Niego la mayor: mi columna de ayer sobre la penúltima segregación en COVITE no contenía el menor ánimo de ofensa a las víctimas del terrorismo. Lo anoto porque me consta que se han sentido heridas por mi texto personas que no tienen nada que ver con lo que relataba. El problema, que viene de muy atrás y no acabamos de hacerle frente, es que nos han instilado la identificación automática de las víctimas con las asociaciones oficialistas o, peor todavía, con sus cúpulas directivas. Lo delicado del asunto de fondo —el dolor, el desagarro personal innegable— ha fomentado durante años un silencio acrítico que a la larga se ha revelado como absolutamente insano.
Por no embarrar más el campo, por no echar vinagre en las llagas, por no dar la impresión de ser conniventes con ETA, hemos ido dejando sin señalar mil comportamientos que no tenían un pase.
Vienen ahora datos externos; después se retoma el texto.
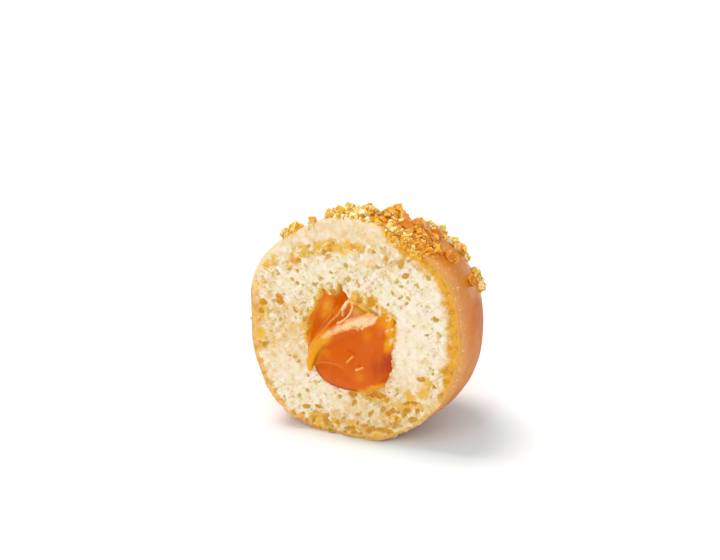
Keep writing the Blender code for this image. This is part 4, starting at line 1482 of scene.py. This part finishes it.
def make_flakes(settings, finish):
    """Scraps of crumb that the knife dragged along the rim, most of them low down."""
    draw = random.Random(settings.seed + 2)
    rim = face_outline(360)
    stands = []
    while len(stands) < settings.flakes:
        step = draw.randrange(360)
        low = 0.5 - 0.5 * math.sin(math.radians(step))
        if draw.random() > 0.12 + 0.88 * low**2:
            continue
        size = draw.uniform(*FLAKE_LENGTHS)
        place = Vector(rim[step]) * (1 - draw.uniform(0.002, 0.07))
        place.y = -CUT_AHEAD + draw.uniform(-0.2, 0.3) * size
        turn = Euler([draw.uniform(0, math.pi) for _ in range(3)]).to_matrix()
        place.z += max(0.0, 0.4 * size - (LEANT @ place).z)
        stands.append((place, turn, Vector((size, size * draw.uniform(0.5, 1), size * 0.6))))
    kinds = [draw.randrange(FLAKE_KINDS) for _ in stands]
    tones = [draw.random() for _ in stands]
    shapes = shape_collection("flake_shapes", FLAKE_KINDS, ragged_flake)
    return scatter("crumb_flakes", stands, kinds, tones, shapes, finish)


def aimed(place, target, kind, name):
    """A camera's or light's object at a place, looking at a target."""
    made = bpy.data.objects.new(name, kind)
    bpy.context.scene.collection.objects.link(made)
    made.location = place
    made.rotation_euler = (Vector(target) - Vector(place)).to_track_quat("-Z", "Y").to_euler()
    return made


FLOOR_REACH = 0.9


def make_floor():
    """The white floor, a little cooler in the shadow so that its grey stays neutral."""
    sides = ((-1, -1), (1, -1), (1, 1), (-1, 1))
    corners = [(x * FLOOR_REACH, y * FLOOR_REACH, 0.0) for x, y in sides]
    floor = mesh_object("floor", corners, [(0, 1, 2, 3)], smooth=False)
    paint = Paint("white_floor")
    beside = {0: paint.place(), 1: (12.0, 2.0, 0.0)}
    far = paint.node("ShaderNodeVectorMath", {"operation": "DISTANCE"}, beside, 1)
    paint.lay(paint.mix(paint.noise(0.02, 2.0), (0.84, 0.97, 0.99), (0.85, 0.97, 1.0)))
    paint.lay((0.97, 0.97, 0.97), paint.within(far, 8.0, 22.0))
    floor.data.materials.append(paint.finish(Roughness=0.6, Specular_IOR_Level=0.2))


def light_rows(settings):
    """Name, right of, ahead of and above the object, size and power of each light."""
    return (
        ("key", -0.36, -0.44, 1.32, 0.80, settings.key),
        ("front", -0.30, 1.10, 0.60, 0.80, settings.front),
        ("side", 0.90, 0.20, 0.50, 0.50, settings.side),
        ("spark", -0.10, 0.40, 0.60, 0.05, settings.spark),
    )


def make_stage(settings):
    """The camera, the white floor and world, and the soft lights."""
    azimuth, elevation = settings.azimuth, settings.elevation
    right = Vector((math.cos(azimuth), math.sin(azimuth), 0.0))
    level = Vector((math.sin(azimuth), -math.cos(azimuth), 0.0))
    upright = Vector((0.0, 0.0, 1.0))
    towards = level * math.cos(elevation) + upright * math.sin(elevation)
    above = upright * math.cos(elevation) - level * math.sin(elevation)
    target = FORM_CENTRE + above * settings.above + right * settings.aside
    camera = bpy.data.cameras.new("camera")
    camera.lens = camera.sensor_width * settings.distance / settings.window
    camera.clip_start = 0.01
    place = target + towards * settings.distance
    bpy.context.scene.camera = aimed(place, target, camera, "camera")

    for name, aside, ahead, up, size, watts in light_rows(settings):
        light = bpy.data.lights.new(name, "AREA")
        light.shape = "DISK"
        light.size = size
        light.energy = watts
        place = FORM_CENTRE + right * aside + level * ahead + upright * up
        aimed(place, FORM_CENTRE, light, name)

    world = bpy.data.worlds.new("studio")
    world.use_nodes = True
    bpy.context.scene.world = world
    background = world.node_tree.nodes["Background"]
    background.inputs["Color"].default_value = (1.0, 1.0, 1.0, 1.0)
    background.inputs["Strength"].default_value = settings.sky
    bpy.context.scene.view_settings.view_transform = "Standard"
    make_floor()


class MakeCrumb(bpy.types.Operator):
    """Makes the porous crumb of the cut face"""

    bl_idname = "doughnut.make_crumb"
    bl_label = "Crumb"

    def execute(self, context):
        settings = context.scene.doughnut_crumb
        piece = make_crumb(settings)
        finish_piece(piece, crumb_material(settings), "crumb", "dough_half")
        return {"FINISHED"}


class MakeSkin(bpy.types.Operator):
    """Makes the glazed skin"""

    bl_idname = "doughnut.make_skin"
    bl_label = "Glazed skin"

    def execute(self, context):
        settings = context.scene.doughnut_skin
        finish_piece(make_skin(settings), skin_material(settings), "dough", "dough_half")
        return {"FINISHED"}


class MakeCaramel(bpy.types.Operator):
    """Makes the caramel filling"""

    bl_idname = "doughnut.make_caramel"
    bl_label = "Caramel"

    def execute(self, context):
        settings = context.scene.doughnut_caramel
        piece = make_caramel(settings)
        finish_piece(piece, caramel_material(settings), "caramel", "caramel_filling")
        return {"FINISHED"}


class MakeSugar(bpy.types.Operator):
    """Makes the sugar crystals on top"""

    bl_idname = "doughnut.make_sugar"
    bl_label = "Sugar"

    def execute(self, context):
        settings = context.scene.doughnut_sugar
        material = sugar_material(settings)
        finish_piece(make_sugar(settings, material), material, "sugar", "dough_half")
        return {"FINISHED"}


class MakeFlakes(bpy.types.Operator):
    """Makes the scraps of crumb along the rim"""

    bl_idname = "doughnut.make_flakes"
    bl_label = "Flakes"

    def execute(self, context):
        settings = context.scene.doughnut_crumb
        material = flake_material(settings)
        finish_piece(make_flakes(settings, material), material, "crumb")
        return {"FINISHED"}


class MakeStage(bpy.types.Operator):
    """Makes the camera, the floor and the lights"""

    bl_idname = "doughnut.make_stage"
    bl_label = "Stage"

    def execute(self, context):
        make_stage(context.scene.doughnut_stage)
        return {"FINISHED"}


class DoughnutPanel(bpy.types.Panel):
    """Lists the pieces and their settings"""

    bl_idname = "VIEW3D_PT_doughnut"
    bl_label = "Filled doughnut hole"
    bl_space_type = "VIEW_3D"
    bl_region_type = "UI"
    bl_category = "Doughnut"

    def draw(self, context):
        for name, operators in SECTIONS:
            box = self.layout.box()
            settings = getattr(context.scene, name)
            for label in type(settings).__annotations__:
                box.prop(settings, label)
            for operator in operators:
                box.operator(operator.bl_idname)


SECTIONS = (
    ("doughnut_crumb", (MakeCrumb, MakeFlakes)),
    ("doughnut_skin", (MakeSkin,)),
    ("doughnut_caramel", (MakeCaramel,)),
    ("doughnut_sugar", (MakeSugar,)),
    ("doughnut_stage", (MakeStage,)),
)
SETTINGS = {
    "doughnut_crumb": CrumbSettings,
    "doughnut_skin": SkinSettings,
    "doughnut_caramel": CaramelSettings,
    "doughnut_sugar": SugarSettings,
    "doughnut_stage": StageSettings,
}


def register():
    for name, settings in SETTINGS.items():
        bpy.utils.register_class(settings)
        setattr(bpy.types.Scene, name, PointerProperty(type=settings))
    for _, operators in SECTIONS:
        for operator in operators:
            bpy.utils.register_class(operator)
    bpy.utils.register_class(DoughnutPanel)


def unregister():
    bpy.utils.unregister_class(DoughnutPanel)
    for _, operators in reversed(SECTIONS):
        for operator in operators:
            bpy.utils.unregister_class(operator)
    for name, settings in SETTINGS.items():
        delattr(bpy.types.Scene, name)
        bpy.utils.unregister_class(settings)


def main():
    register()
    bpy.ops.doughnut.make_stage()
    bpy.ops.doughnut.make_crumb()
    bpy.ops.doughnut.make_skin()
    bpy.ops.doughnut.make_caramel()
    bpy.ops.doughnut.make_sugar()
    bpy.ops.doughnut.make_flakes()


if __name__ == "__main__":
    main()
La ausencia del más insignificante reproche abonó el terreno del ‘todo vale’ hasta cruzar los límites de la perversión. Ante nuestros ojos tuvimos a individuos que, arrastrando un sufrimiento fuera de toda duda, lo utilizaron como carta de inmunidad y en no pocos casos, como escalera mecánica para acceder a privilegios que en condiciones normales no hubieran soñado. ¿Quién se atrevía siquiera a insinuar que un peluquero, una vendedora de un centro comercial o una diplomada en Turismo —todos sin vocación previa— no podían erigirse en líderes políticos de la noche a la mañana? Incluso hoy sigue resultando una pregunta incómoda, lo sé.
Esto fue así porque algunos partidos lo promovieron, con la pertinente ayuda mediática. Una de las consecuencias letales es que en este momento crítico de la resolución no somos capaces de encontrar el papel que deben desempeñar las víctimas, sencillamente porque tenemos una imagen distorsionada de lo que son. Creo que se equivocan tanto los que les quieren conceder la manija como quienes abogan por dejarlas de lado.